Is Cash Flow Killing Your Business?

Three Cash Crunch Realities and How to Deal

For a majority of small businesses, maintaining cash flow is an exhausting part of the job. Consistent cash is elusive and stressful, relying on the whims of the economy, vendors, customers, suppliers, employees and of course the bank. Today the working capital merry-go-round is more up and down than ever, further complicated by the steady departure of traditional lending and credit resources since the financial crash of 2008. Three trends in particular shape the cash flow strategies of small business today. It’s a good idea to evaluate the success of your cash flow efforts – and make necessary adjustments to achieve financial control of your business.

Surviving Cash Management, or Thriving with a Cash Flow Plan?

Larger companies have sophisticated cash management operations that inherently work against small business – their well-defined cash management strategy carefully balances the collection and disbursement of cash to reduce costs and maximize their own access to working capital. Yet the process of methodically improving their cash flow position can string out smaller vendors for 60-90+ day payment terms. When extended payment terms are institutionalized into your customers’ accounting operations, The Bank of Your Name Here essentially funds these firms. They actually don’t need as much funding from their own bank because a large part of their working capital is made available by forcing small vendors to await payment. By using your money to pay for growth, the large end customer enjoys strong cash flow security and competitive advantage.

Seeding New Financing Options, or Still Trying to Build Big Bank Relationships?

Business deposits and reputation once added value to the loan application process, but today relationship lending is over. And while economic recovery is apparent in many industries, most major banks haven’t developed enough amnesia regarding previous losses to really go after the small business lending market. Their low level of risk tolerance is a long-term problem for small business, and it means continued avoidance of small loans and deals. As a result, loans are being granted to only a very small percentage of business owners, typically only the ones that already have some cash on hand.

Are You Prepared to Compete, or Does New Business Send You Scrambling?

Small business works in real-time, all the time. Suppliers and customers want completed work and products fast, placing performance demands on their vendors and creating an extremely competitive landscape. To compete, you’ve got to be ready right out of the gate – but that takes planning and cash management that many small firms are just not able to handle on a consistent basis. Distinguishing your firm with better, faster service may be impossible if there is not cash available to handle efficient operations that ensure you run in the most competitive way. Expect real-time cash flow needs to increase in step with new customers or projects, or even fast-turn orders that create a positive spike in business.

Finding Financial Control

These are just some of the economic realities that have significant impact on business finance; together they simultaneously stifle traditional cash flow routes and enable alternative financing options like invoice factoring, which are becoming powerful tools for small businesses. Invoice or accounts receivable (A/R) factoring is a financial transaction where a business sells some or all of its accounts receivables (or invoices) at a discount to a factoring company (or factor), enabling the business to gain immediate access to its cash. The business is paid quickly and the factor takes on the role of the accounts receivable department – easing the administrative load, freeing the business to focus on the job itself and ensuring consistent availability of working capital.

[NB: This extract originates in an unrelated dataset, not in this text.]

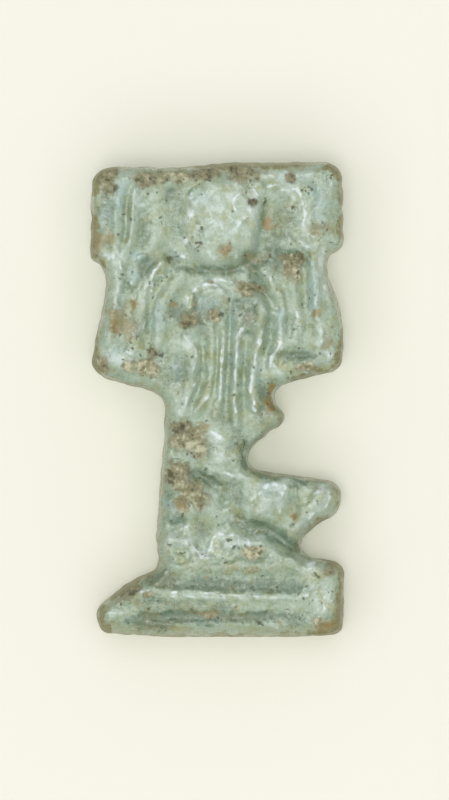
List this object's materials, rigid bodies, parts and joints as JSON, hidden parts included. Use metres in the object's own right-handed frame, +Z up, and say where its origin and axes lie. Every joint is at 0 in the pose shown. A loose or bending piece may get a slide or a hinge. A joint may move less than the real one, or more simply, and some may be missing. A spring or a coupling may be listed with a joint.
{
  "type": "shu amulet",
  "caption": "Small moulded faience amulet of a kneeling figure with raised arms that hold up a sun disc, on a plinth, with a suspension loop on its back.",
  "frame": {"origin": "centre of the plinth's flat underside, on the figure's centre line and midway through the plinth's depth", "axes": "+Z up along the standing figure, -Y out of the moulded front, +X to the right of someone who faces the front, along the loop's bore"},
  "size_m": [0.0118, 0.0066, 0.022],
  "materials": {
    "faience": "glossy worn glaze with burial crust"
  },
  "bodies": {
    "root": {"plinth": "faience", "folded_leg": "faience", "raised_thigh": "faience", "torso": "faience", "left_arm": "faience", "back_pillar": "faience", "right_arm": "faience", "sun_disc": "faience", "head": "faience", "wig_lappets": "faience", "left_hand": "faience", "left_forearm": "faience", "left_upper_arm": "faience", "right_hand": "faience", "right_forearm": "faience", "right_upper_arm": "faience", "chest": "faience", "kilt": "faience", "thigh_muscle": "faience", "kneecap": "faience", "shin": "faience", "foot": "faience", "suspension_loop": "faience"}
  },
  "joints": []
}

Because factoring is capacity-related, sales are the only figures that matter. Funding is not influenced by the fiscal conditions hindering banks or the economic stresses driving your customers and suppliers. The factor is unconcerned with debt coverage, liquidity ratios or other fiscal thresholds that would matter to a bank. And instead of acting as the bank for bigger customers, small business operators can rely on their own funds for business growth and expansion, creating a more positive situation for small business cash flow. This greater financial control means small businesses are no longer at the mercy of banks, big customers and suppliers. When accounting duties are handled by the factor, small business operators further reduce resources and see added value from the factoring process.

Working to Thrive

Small business has to become much savvier about funding options in order to survive and grow – remaining nimble, adapting to new realities and turning to real-world working capital models that safeguard steady cash flow. A decade ago, struggling businesses factored to stay afloat during the recession but today it’s become a commonplace process, even offering greater competitive value to an end customer who does not have to borrow money in turn to pay an invoice earlier.

Good business is not the same thing as good cash flow – and getting paid quickly makes a big difference between basic business survival and strategic business growth. By offloading accounting processes, balancing customers and vendors effectively, and sidestepping the ‘no thanks’ attitude from most major banks, small business is getting smarter and using options like factoring to gain a staying power advantage based on consistent working capital.